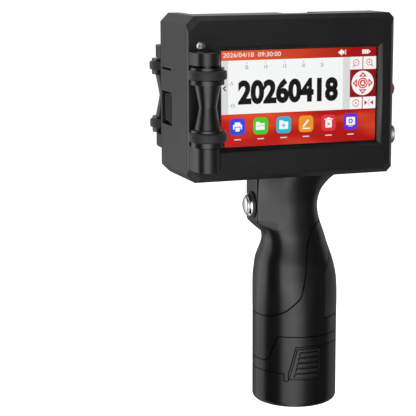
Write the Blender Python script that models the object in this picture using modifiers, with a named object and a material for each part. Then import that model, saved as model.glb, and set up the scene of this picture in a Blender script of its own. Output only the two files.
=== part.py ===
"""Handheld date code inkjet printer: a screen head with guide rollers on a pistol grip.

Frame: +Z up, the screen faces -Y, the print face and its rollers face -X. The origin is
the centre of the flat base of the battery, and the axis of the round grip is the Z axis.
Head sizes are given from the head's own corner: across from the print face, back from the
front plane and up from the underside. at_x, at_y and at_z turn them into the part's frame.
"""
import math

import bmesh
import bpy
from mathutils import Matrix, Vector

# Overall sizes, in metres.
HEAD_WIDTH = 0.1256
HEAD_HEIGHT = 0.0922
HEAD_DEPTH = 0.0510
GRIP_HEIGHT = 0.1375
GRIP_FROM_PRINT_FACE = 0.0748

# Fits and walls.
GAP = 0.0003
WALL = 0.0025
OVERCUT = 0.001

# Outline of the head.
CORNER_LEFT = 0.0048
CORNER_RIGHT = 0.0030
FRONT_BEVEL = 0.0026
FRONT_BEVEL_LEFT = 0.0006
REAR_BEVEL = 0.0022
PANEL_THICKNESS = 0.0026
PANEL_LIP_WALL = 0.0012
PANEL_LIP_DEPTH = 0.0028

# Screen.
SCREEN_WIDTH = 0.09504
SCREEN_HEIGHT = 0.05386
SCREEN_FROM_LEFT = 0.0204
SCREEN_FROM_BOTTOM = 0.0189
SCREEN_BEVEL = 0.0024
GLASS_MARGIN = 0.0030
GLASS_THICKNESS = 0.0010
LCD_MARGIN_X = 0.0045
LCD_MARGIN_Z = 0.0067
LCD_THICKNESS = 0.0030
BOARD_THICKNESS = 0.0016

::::

**GIVEN PROBLEM**. Reproduce exactly, please, only the lines from the start of the data above to the line that contains "a pistol grip.", with both ends kept.

**THE RESULT**.
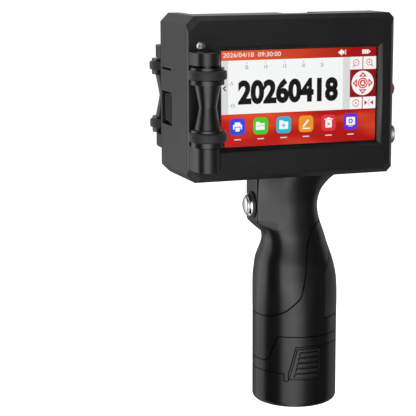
Write the Blender Python script that models the object in this picture using modifiers, with a named object and a material for each part. Then import that model, saved as model.glb, and set up the scene of this picture in a Blender script of its own. Output only the two files.
=== part.py ===
"""Handheld date code inkjet printer: a screen head with guide rollers on a pistol grip.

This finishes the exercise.